The Hotel Americano, which once must have been very elegant, is slowly sliding into a state of disarray. The beautiful woodwork is dusty and marred from years of careless furniture moving and the inevitable decay of time. The intricately patterned tilework of the lobby floor, where a couple dances to very upright and dignified Latin music, is dingy, unwashed and hidden beneath layers of vibrancy diminishing wax. Upon this the Marinera, the folkloric dance of the region in which a peasant worker courts the rich wife of an estancia owner, will be performed all day. The woman, defiantly sensual, spins-the arc of her long skirt forming a boundary of forbidden desire. She taunts him, twirling a handkerchief around his head. His eyes remain locked upon hers in a deep, confident gaze as he steadfastly approaches, moving ever so close but never quite touching her. And then the music stops. The dancers walk off smiling and chatting, dripping sweat as another couple prepares to dance. This weekend is the national championship, and the hotel is filled with hopeful contestants.

From somewhere far away I can sense a hint of the dignity in which the little, filthy, thick-bespectacled clerk behind the ornately carved desk once held himself as he hauls out the huge guest registry and asks me to fill out the yellow, time-stained pages as if I am some visiting foreign dignitary. I imagine him years ago tracing out with a ruler the lines that divide Name from Document Number, Mode of Transport from Purpose of Trip, and Date from Signature, carefully switching from black to red pen, flipping the page back to be sure he is recreating each and every page exactly as the first.

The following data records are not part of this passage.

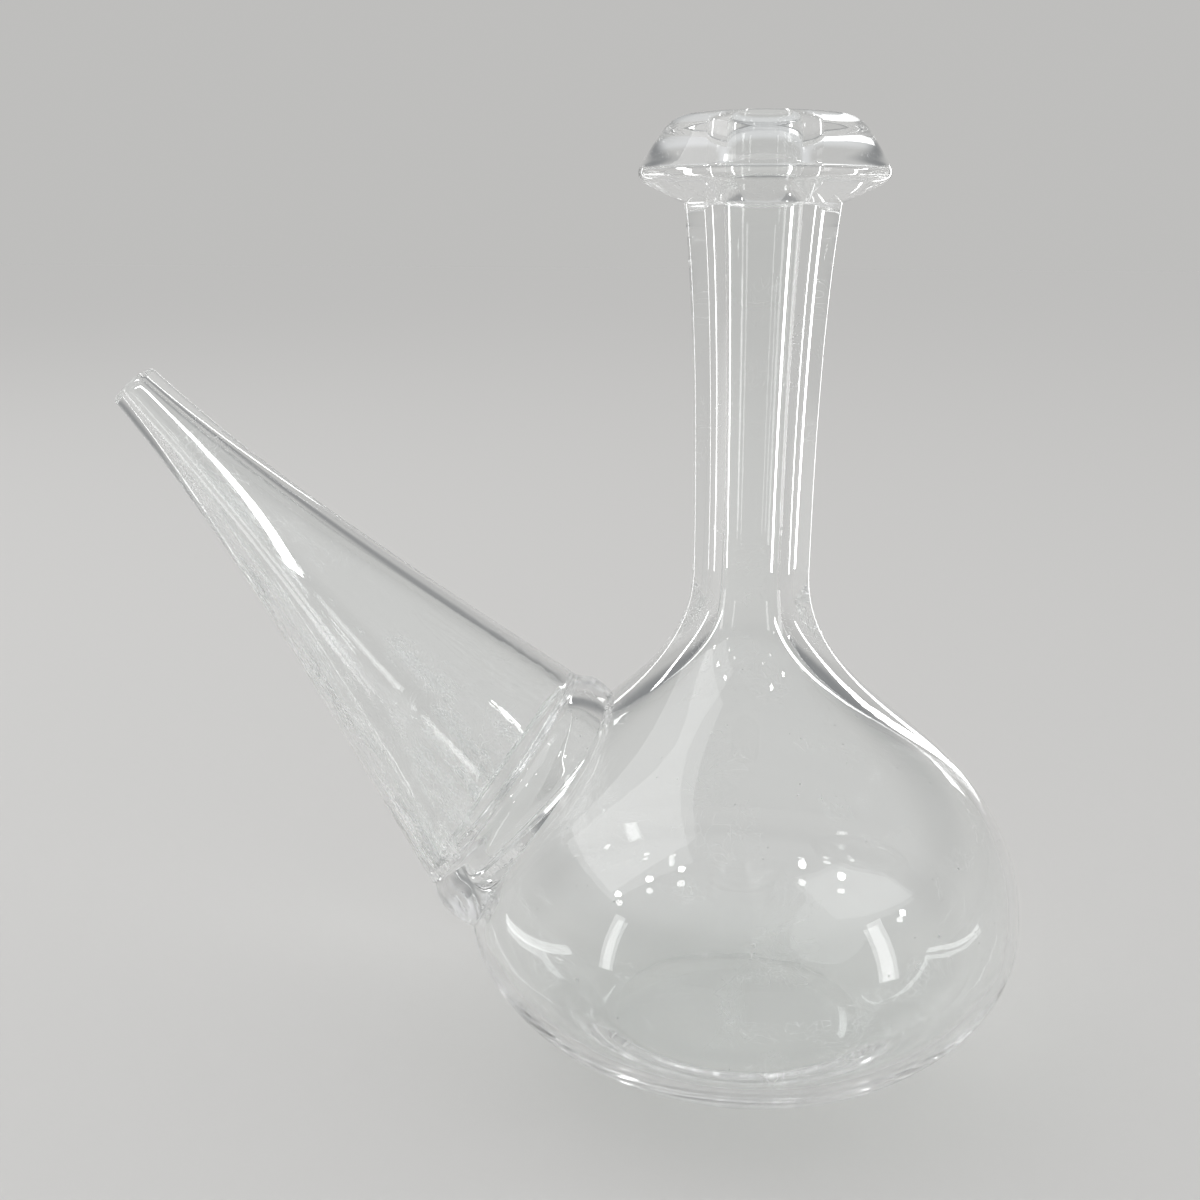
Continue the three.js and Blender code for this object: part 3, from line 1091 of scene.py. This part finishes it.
def floor_material(look):
    material, build = material_tree("studio_floor")
    place = build.add("ShaderNodeTexCoord").outputs["Object"]
    grain = noise(build, place, 400.0, 3.0)
    bump = build.add("ShaderNodeBump", {"Strength": 0.15, "Distance": 0.0002, "Height": grain})
    inputs = {"Base Color": (*look.floor, 1), "Specular IOR Level": 0.0, "Normal": bump}
    shader = build.add("ShaderNodeBsdfPrincipled", inputs)
    build.add("ShaderNodeOutputMaterial", {"Surface": shader})
    return material


def blended(build, share, first, second):
    """A mix of two colours; either may be plain or a socket."""
    mix = build.add("ShaderNodeMix", {"Factor": share}, data_type="RGBA")
    for place, given in ((6, first), (7, second)):
        plain = not isinstance(given, bpy.types.NodeSocket)
        build.plug(mix.inputs[place], (*given, 1) if plain else given)
    return mix.outputs[2]


def studio_world(look):
    """Even light for the matt floor, and a backdrop that glass mirrors and shows behind it.

    The ramps run over parts of a unit direction: Z upwards, and Y away from the camera.
    """
    world = bpy.data.worlds.new("studio")
    world.use_nodes = True
    world.node_tree.nodes.clear()
    build = Tree(world.node_tree)
    way = build.add("ShaderNodeTexCoord").outputs["Generated"]
    parts = build.add("ShaderNodeSeparateXYZ", {0: way}).outputs
    low = blended(build, ramp(build, parts["Z"], 0.14, 0.34), look.horizon, look.dusk)
    sky = blended(build, ramp(build, parts["Y"], 0.3, 0.5), look.zenith, look.horizon)
    backdrop = blended(build, ramp(build, parts["Z"], 0.4, 0.6), low, sky)
    shown = build.add("ShaderNodeBackground", {"Color": backdrop, "Strength": 1.0})
    even = build.add("ShaderNodeBackground", {"Color": (1, 1, 1, 1), "Strength": look.ambient})
    path = build.add("ShaderNodeLightPath").outputs
    in_glass = build.math("MAXIMUM", path["Is Glossy Ray"], path["Is Transmission Ray"])
    seen = build.math("MAXIMUM", path["Is Camera Ray"], in_glass)
    mixed = build.add("ShaderNodeMixShader", {0: seen, 1: even, 2: shown})
    build.add("ShaderNodeOutputWorld", {"Surface": mixed})
    return world


def around(azimuth, rise, distance):
    """A place seen from the glass in the given direction, in degrees."""
    azimuth, rise = math.radians(azimuth), math.radians(rise)
    level = distance * math.cos(rise)
    place = (level * math.cos(azimuth), level * math.sin(azimuth), distance * math.sin(rise))
    return Vector(place) + AIM


def lamp(name, width, height, place, brightness):
    """A softbox, or a round lamp where the height is 0, turned to the glass.

    `brightness` is what the glass mirrors, with white paper in full light as 1.
    """
    light = bpy.data.lights.new(name, "AREA")
    light.shape = "RECTANGLE" if height else "DISK"
    light.size = width
    light.size_y = height or width
    area = width * height or math.pi * width**2 / 4
    light.energy = brightness * math.pi * area
    lit = add_object(name, light)
    lit.location = place
    lit.rotation_euler = (AIM - Vector(place)).to_track_quat("-Z", "Y").to_euler()
    return lit


def photograph_camera():
    """The camera at the place that the photograph was taken from."""
    place = (0, -0.35511, 0.22457)
    pitch, yaw, roll = math.radians(15.239), math.radians(6.5), math.radians(0.183)
    data = bpy.data.cameras.new("camera")
    data.sensor_width = 36
    data.lens = 40.87
    data.clip_start = 0.01
    made = add_object("camera", data)
    turns = ((yaw, "Z"), (math.pi / 2 - pitch, "X"), (roll, "Z"))
    made.matrix_world = Matrix.Translation(place)
    for turn, axis in turns:
        made.matrix_world = made.matrix_world @ Matrix.Rotation(turn, 4, axis)
    return made


class PORRON_OT_stage(bpy.types.Operator):
    """Pale floor, soft lights, backdrop and camera"""

    bl_idname = "porron.stage"
    bl_label = "Stage"

    def execute(self, context):
        scene = context.scene
        look = scene.porron_studio
        reach, depth = 8.0, 0.0002
        corners = [(-reach, -reach), (reach, -reach), (reach, reach), (-reach, reach)]
        mesh = bpy.data.meshes.new("studio_floor")
        mesh.from_pydata([(x, y, -depth) for x, y in corners], [], [(0, 1, 2, 3)])
        mesh.materials.append(floor_material(look))
        add_object("studio_floor", mesh)
        scene.world = studio_world(look)
        softbox_side, softbox_brightness = 1.4, 1.4
        lamp("softbox_above", softbox_side, softbox_side, (-1.3, -0.2, 1.7), softbox_brightness)
        strip_height, strip_brightness = 0.32, 4
        for name, width, place in (
            ("strip_left", 0.05, (-0.48, -0.42, 0.17)),
            ("strip_right", 0.07, (0.5, -0.34, 0.17)),
            ("rim_left", 0.02, around(122, 7, 0.5)),
            ("rim_right", 0.035, around(62, 7, 0.5)),
        ):
            lit = lamp(name, width, strip_height, place, strip_brightness)
            lit.visible_diffuse = False
        bulb, away, bulb_brightness = 0.06, 1.2, 30
        bulbs = ((-146, 31), (-137, 43), (-124, 52), (-18, 20), (-32, 44), (-48, 54))
        for i, (azimuth, rise) in enumerate(bulbs):
            lit = lamp(f"lamp_{i + 1}", bulb, 0, around(azimuth, rise, away), bulb_brightness)
            lit.visible_diffuse = False
        scene.camera = photograph_camera()
        scene.view_settings.view_transform = "Standard"
        bounces = 96
        for kind in ("max", "glossy", "transmission", "transparent_max"):
            setattr(scene.cycles, kind + "_bounces", bounces)
        return {"FINISHED"}


class PORRON_PT_panel(bpy.types.Panel):
    bl_idname = "PORRON_PT_panel"
    bl_label = "Glass porron"
    bl_space_type = "VIEW_3D"
    bl_region_type = "UI"
    bl_category = "Porron"

    def draw(self, context):
        for made in OPERATORS:
            self.layout.operator(made.bl_idname)
        for name, group in GROUPS.items():
            box = self.layout.box()
            box.label(text=group.__name__)
            for key in group.__annotations__:
                box.prop(getattr(context.scene, name), key)


GROUPS = {
    "porron_vessel": VesselSizes,
    "porron_lip": LipSizes,
    "porron_spout": SpoutSizes,
    "porron_collar": CollarSizes,
    "porron_glass": GlassLook,
    "porron_studio": StudioLook,
}
OPERATORS = (
    PORRON_OT_vessel,
    PORRON_OT_lip,
    PORRON_OT_collar,
    PORRON_OT_spout,
    PORRON_OT_seeds,
    PORRON_OT_stage,
)


def register():
    for group in (*GROUPS.values(), *OPERATORS, PORRON_PT_panel):
        bpy.utils.register_class(group)
    for name, group in GROUPS.items():
        setattr(bpy.types.Scene, name, PointerProperty(type=group))


def unregister():
    for name in GROUPS:
        delattr(bpy.types.Scene, name)
    for group in reversed((*GROUPS.values(), *OPERATORS, PORRON_PT_panel)):
        bpy.utils.unregister_class(group)


def main():
    register()
    bpy.ops.porron.vessel()
    bpy.ops.porron.lip()
    bpy.ops.porron.collar()
    bpy.ops.porron.spout()
    bpy.ops.porron.seeds()
    bpy.ops.porron.stage()


if __name__ == "__main__":
    main()
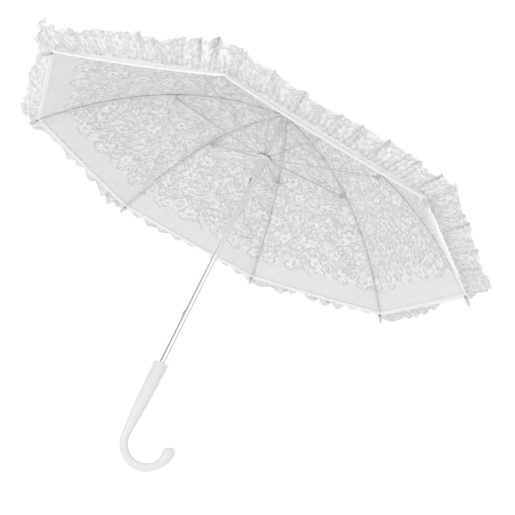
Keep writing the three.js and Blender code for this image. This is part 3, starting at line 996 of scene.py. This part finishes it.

He stands before me, a symbol of the faded glory of Peru, which each day is eclipsed ever more by the time cheapening incursion of American-style pop culture. I stand with him stuck between worlds and watch as he disintegrates, molecules flowing into the lobby that surrounds him.

The silent porter leads me up a wide, curving staircase to a dimly lit and musty room without windows. He fishes the key out of his pocket and opens the door. A roach scurries away. I thank him and he turns himself around and wanders off. I wash my socks in the sink and lie down to take a nap on the mushy bed.